In any case I think we should discuss in in another thread.

>> +    /* Install the handle to change the threads' uid/gid.  */
> 
> Typo: handle -> handler (it was wrong before, but you may as well fix it)

Ack.

> 
>> +    struct sigaction sa;
>> +    __sigemptyset (&sa.sa_mask);
>> +    sa.sa_sigaction = sighandler_setxid;
>> +    sa.sa_flags = SA_SIGINFO | SA_RESTART;
>> +    __libc_sigaction (SIGSETXID, &sa, NULL);
> 
> Unrelated preexisting bug, but I think we probably _should_ crash the
> whole process if the SIGSETXID handler cannot be installed,
> particularly when __libc_enable_secure is true.

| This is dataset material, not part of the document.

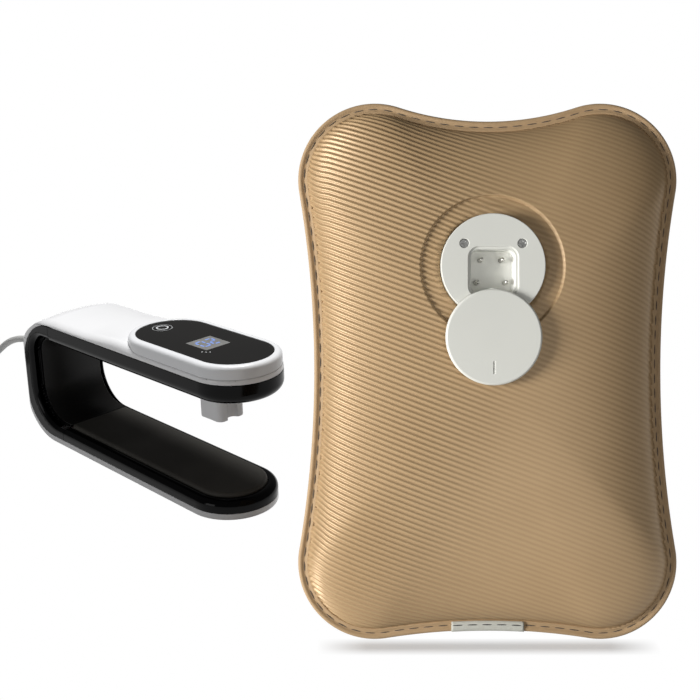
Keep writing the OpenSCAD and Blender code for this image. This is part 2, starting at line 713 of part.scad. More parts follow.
// ---------- pressure plate and cut-off switch ----------
hinge_u = 47.5;
hinge_w = 9;
lever_u = 169;
lever_w = 9.7;
lever_reach = 17;
lever_ratio = 7.9;
lever_rise = 0.3+lever_ratio*plate_travel;
rib_low = lever_w+lever_reach*sin(lever_rise)+0.58;
plate_low_w = 12.2;
plate_top_w = 16.4;
module pressure_plate() {
    color([0.13, 0.13, 0.13]) in_clamp() difference() {
        union() {
            difference() {
                bar(u_low+2.6, tip_c) half_bar(24, plate_low_w, plate_top_w, 0, 2.4);
                bar(u_low+5, tip_c) slab(21.6, plate_low_w-1, plate_top_w-2.2);
            }
            for (s = [-1, 1]) translate([hinge_u-4, s*14-2.5, hinge_w-3]) cube([8, 5, 8]);
            translate([184.5, -3, rib_low]) cube([3, 6, plate_top_w-1-rib_low]);
        }
        translate([hinge_u, 0, hinge_w]) rotate([90, 0, 0]) cylinder(r = 1.55, h = 40, center = true);
    }
}
module plate_hinge_pin() {
    color([0.75, 0.75, 0.76]) in_clamp() translate([hinge_u, 0, hinge_w]) rotate([90, 0, 0])
        cylinder(r = 1.5, h = 55, center = true);
}
spring_rise = 7.6;
spring_half = 20;
spring_r = (spring_half*spring_half+spring_rise*spring_rise)/(2*spring_rise);
module plate_spring() {
    color([0.7, 0.72, 0.75]) in_clamp() translate([140, 0, 3]) across(12) union() {
        intersection() {
            difference() {
                translate([0, spring_rise-spring_r]) circle(r = spring_r);
                translate([0, spring_rise-spring_r]) circle(r = spring_r-0.5);
            }
            translate([-spring_half, 0]) square([2*spring_half, 20]);
        }
        for (s = [-1, 1]) translate([s*(spring_half+1.9)-2.5, 0]) square([5, 0.5]);
    }
}
module cutoff_switch() {
    color([0.12, 0.12, 0.13]) in_clamp() difference() {
        union() {
            translate([167, -3.2, 3]) cube([20, 6.4, 5.4]);
            for (s = [-1, 1]) translate([167.6, s*2.7-0.5, 8.3]) cube([2.8, 1, 2.2]);
        }
        translate([lever_u, 0, lever_w]) rotate([90, 0, 0]) cylinder(r = 0.5, h = 20, center = true);
    }
}
module lever_pin() {
    color([0.75, 0.75, 0.76]) in_clamp() translate([lever_u, 0, lever_w]) rotate([90, 0, 0])
        cylinder(r = 0.5, h = 6.4, center = true);
}
module switch_lever() {
    color([0.75, 0.76, 0.78]) in_clamp() translate([lever_u, 0, lever_w])
        rotate([0, -lever_rise, 0]) difference() {
        union() {
            translate([0, -1.8, -0.2]) cube([lever_reach, 3.6, 0.4]);
            rotate([90, 0, 0]) cylinder(r = 0.95, h = 3.6, center = true);
        }
        rotate([90, 0, 0]) cylinder(r = 0.55, h = 9, center = true);
    }
}
// Hand-chosen points of one wire, from the cut-off switch up the spine to the board
wire_way = [[172.6, 6.2], [166, 6.2], [100, 6.2], [34, 6.2], [27, 7.3], [20, 11], [13, 17], [8, 24],
            [4.5, 32], [3.3, 40], [3.3, 63], [4.6, 68], [7, 72.2], [10.8, 77.5], [15.9, 81.8], [23, 84.5],
            [32, 85.8], [75, 86.7], [117, 87.6], [120, 88.3], [121.5, 90], [121.5, 93.6]];
module wire_harness() {
    color([0.7, 0.15, 0.12]) in_clamp() for (s = [-1, 1]) union() {
        tube([for (p = wire_way) [p[0], 9*s, p[1]]], 0.9, 8, [0, 1, 0]);
        translate([172, 9*s, 6.2]) rotate([s*90, 0, 0]) cylinder(r = 0.7, h = 5.6);
    }
}

// ---------- fasteners and feet ----------
module base_screws() {
    color([0.6, 0.6, 0.6]) in_clamp() for (p = base_uv) translate([p[0], p[1], 0]) union() {
        translate([0, 0, 0.9]) cylinder(r = 2.8, h = 1);
        translate([0, 0, 1.8]) cylinder(r = 1.25, h = 7);
    }
}
module rubber_feet() {
    color([0.16, 0.16, 0.16]) in_clamp() for (p = foot_uv) translate([p[0], p[1], 0]) cylinder(r = 6, h = 1.8);
}

// ---------- cord ----------
cord_r = cord_d/2;
boot_out = 28;
module strain_relief() {
    color([0.72, 0.72, 0.71]) in_clamp() translate([back_u, 0, cord_w]) rotate([0, -90, 0])
        rotate_extrude() difference() {
            polygon([[cord_r, -9.6], [7.5, -9.6], [7.5, -6.8], [5.5, -6.8], [5.5, 0.5],
                [3.6, boot_out], [cord_r, boot_out]]);
            for (z = [8, 13, 18, 23]) translate([4.1, z]) square([3, 1.6]);
        }
}
module cord_anchor() {
    color([0.2, 0.2, 0.2]) in_clamp() difference() {
        translate([back_u+9.7, -7, cord_w-6.5]) cube([4.6, 14, 13]);
        translate([back_u+8, 0, cord_w]) rotate([0, 90, 0]) cylinder(r = cord_r, h = 12);
    }
}
// Hand-chosen points of the cord's free run, back from the spine and down to the table
free_run = [[14.5, 0, 55], [0, 0, 55], [-14, 0, 55], [-28, 0, 55], [-40, 0, 54.5], [-52, 0, 52.5],
       [-64, 0, 49], [-76, 0, 43.5], [-87, 0, 36.5], [-98, 0, 28.5], [-109, 0, 20.5],
       [-120, 0, 13.5], [-132, 0, 8], [-145, 0, 4.5], [-158, 0, 3], [-170, 0, 2.8], [-180, 0, 2.8]];
low_z = 2.8;
run = [for (p = free_run) [p[0]+back_u, p[1], low_z+(p[2]-low_z)*(cord_w-low_z)/52.2]];
coil_in = 21.6;
coil_step = 5.8;
coil_out = coil_in+coil_step*coil_turns;
coil_c = [back_u-186, -coil_out];
high_z = low_z+coil_step;
half_steps = 12;
// Radius and height along the coil, by steps of fifteen degrees
lay1 = coil_turns*24;
lay2 = lay1+half_steps;
lay3 = lay2+coil_turns*24-2;
function coil_rad(i) = i < lay1 ? coil_out-coil_step*i/24
    : i < lay2 ? coil_in-0.8*sin(180*(i-lay1)/half_steps)
    : coil_in+coil_step*(i-lay2)/24;
function coil_z(i) = i < lay1 ? low_z
    : i < lay2 ? low_z+coil_step*(1-cos(180*(i-lay1)/half_steps))/2
    : high_z;
function coil_pt(i) = [coil_c[0]+coil_rad(i)*cos(90+15*i), coil_c[1]+coil_rad(i)*sin(90+15*i), coil_z(i)];
tail_a = 90+15*lay3;
tail_d = [-sin(tail_a), cos(tail_a), 0];
tail_p = coil_pt(lay3);
coil_path = concat([[back_u-180, 0, low_z]], [for (i = [0:lay3]) coil_pt(i)], [tail_p+6*tail_d]);
tail_run = [tail_p+6*tail_d, tail_p+14*tail_d, tail_p+24*tail_d-[0, 0, 0.3], tail_p+34*tail_d-[0, 0, 0.9],
            tail_p+44*tail_d-[0, 0, 1.4], tail_p+54*tail_d-[0, 0, 1.5]];
plug_axis = high_z-1.5;
gap_list = [for (i = [0:2:lay3-26]) for (j = [i+22:1:min(lay3, i+26)]) norm(coil_pt(i)-coil_pt(j))];
cross_list = [for (i = [0:3:lay1]) for (j = [lay2:3:lay3]) norm(coil_pt(i)-coil_pt(j))];
echo(least_gap = min(min(gap_list), min(cross_list))-cord_d);
module cord() {
    color([0.75, 0.75, 0.74]) in_clamp() union() {
        tube(run, cord_r, 10);
        tube(tail_run, cord_r, 10);
    }
}
module cord_coil() {
    color([0.75, 0.75, 0.74]) in_clamp() tube(coil_path, cord_r, 6);
}
module at_plug() {
    in_clamp() translate([tail_p[0], tail_p[1], plug_axis]) rotate([0, 0, tail_a+90])
        translate([54, 0, 0]) children();
}
module mains_plug() {
    color([0.78, 0.78, 0.77]) at_plug() difference() {
        union() {
            rotate([0, 90, 0]) cylinder(r1 = 4, r2 = 5.2, h = 14);
            translate([13, 0, -6.5]) linear_extrude(13) union() {
                polygon([[0, -7], [8, -13], [22, -13], [22, 13], [8, 13], [0, 7]]);
            }
        }
        for (s = [-1, 1]) translate([20, s*9.3, 0]) rotate([0, 90, 0]) cylinder(r = 1.6, h = 20);
    }
}
module mains_pins() {
    color([0.82, 0.78, 0.62]) at_plug() for (s = [-1, 1]) translate([20, s*9.3, 0]) rotate([0, 90, 0]) union() {
        cylinder(r = 1.6, h = 16);
        translate([0, 0, 15.5]) cylinder(r = 2, h = 17.5);
        translate([0, 0, 33]) cylinder(r1 = 2, r2 = 1, h = 1);
    }
}

cover_front();
cover_back();
rim_binding();
hem_tab();
bladder();
water_fill();
heater_housing();
housing_gasket();
socket_plate();
socket_cup();
contact_pins();
plate_screws();
socket_lid();
lid_clip();
lid_washer();
heater_tube();
heater_glands();
thermostat();
thermal_fuse();
link_wires();
base_shell();
spine_cover();
top_shell();
spine_case();
upper_case();
lower_case();
control_bezel();
display_panel();
lcd_lens();
lcd_module();
key_ring();
power_key();
key_plunger();
key_switch();
control_board();
relay();
power_module();
board_screws();
plug_housing();
contact_sleeves();
pressure_plate();
plate_hinge_pin();
plate_spring();
cutoff_switch();
switch_lever();
lever_pin();
wire_harness();
base_screws();
rubber_feet();
strain_relief();
cord_anchor();
cord();
cord_coil();
mains_plug();
mains_pins();
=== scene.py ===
"""The looks of a rechargeable warm-water bag and its C-shaped charging clamp."""
import json
import logging
import math
from dataclasses import dataclass, field
from enum import Enum
from functools import cached_property
from typing import Callable, Optional, Sequence

import bmesh
import bpy
import numpy as np
from bpy.types import NodeSocket
from mathutils import Matrix, Vector

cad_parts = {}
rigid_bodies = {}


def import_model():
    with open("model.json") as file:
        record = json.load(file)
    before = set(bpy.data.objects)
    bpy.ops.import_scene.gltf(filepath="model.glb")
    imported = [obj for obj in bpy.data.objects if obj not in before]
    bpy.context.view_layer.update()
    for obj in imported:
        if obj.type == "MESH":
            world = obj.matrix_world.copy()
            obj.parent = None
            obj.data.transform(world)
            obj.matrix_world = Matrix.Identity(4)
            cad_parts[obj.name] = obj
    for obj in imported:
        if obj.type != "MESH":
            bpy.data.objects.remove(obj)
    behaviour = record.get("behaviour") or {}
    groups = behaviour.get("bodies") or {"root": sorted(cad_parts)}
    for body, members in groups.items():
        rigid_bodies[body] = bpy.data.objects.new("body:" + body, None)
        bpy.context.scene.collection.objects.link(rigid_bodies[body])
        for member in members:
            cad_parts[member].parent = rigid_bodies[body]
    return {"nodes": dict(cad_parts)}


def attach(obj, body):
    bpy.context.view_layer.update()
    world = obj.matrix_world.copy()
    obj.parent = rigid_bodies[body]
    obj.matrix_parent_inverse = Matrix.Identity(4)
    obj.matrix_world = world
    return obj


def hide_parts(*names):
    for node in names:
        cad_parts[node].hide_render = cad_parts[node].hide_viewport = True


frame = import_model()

log = logging.getLogger("warm_bag")
BMesh = bmesh.types.BMesh
Array = np.ndarray
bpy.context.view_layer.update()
MM = 0.001
BAG = Matrix.Translation((0.1070, -0.1554, 0.0007)) @ Matrix.Rotation(math.radians(70), 4, "X")
CLAMP = Matrix.Translation((-0.1831, 0.1348, 0.0)) @ Matrix.Rotation(math.radians(-43.3), 4, "Z")
ARM = (CLAMP @ Matrix.Translation((0.111, 0, 0.095)) @ Matrix.Rotation(math.radians(-1.2), 4, "Y")
       @ Matrix.Translation((-0.111, 0, -0.095)))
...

I tend to agree, but is there a real scenario where sigaction syscall
might fail here?

> 
>> +  /* Avoid signaling when thread attempts cancel itself (pthread_kill
>> +     is expensive).  */
>> +  if (pd == THREAD_SELF)
>> +    {
>> +      if (pd->cancelstate == PTHREAD_CANCEL_ENABLE
>> +         && pd->canceltype == PTHREAD_CANCEL_ASYNCHRONOUS)
>> +       __pthread_exit (PTHREAD_CANCELED);
>> +      return 0;
> 
> This works because __pthread_exit is actually a tiny wrapper around
> __do_cancel, but I think the logic would be easier to understand,
> here, if it called __do_cancel.

The idea is eventually just remove __do_cancel and use __pthread_exit
instead internally.  I didn't do it on this patch because it would 
require first to move __pthread_exit to libc.so.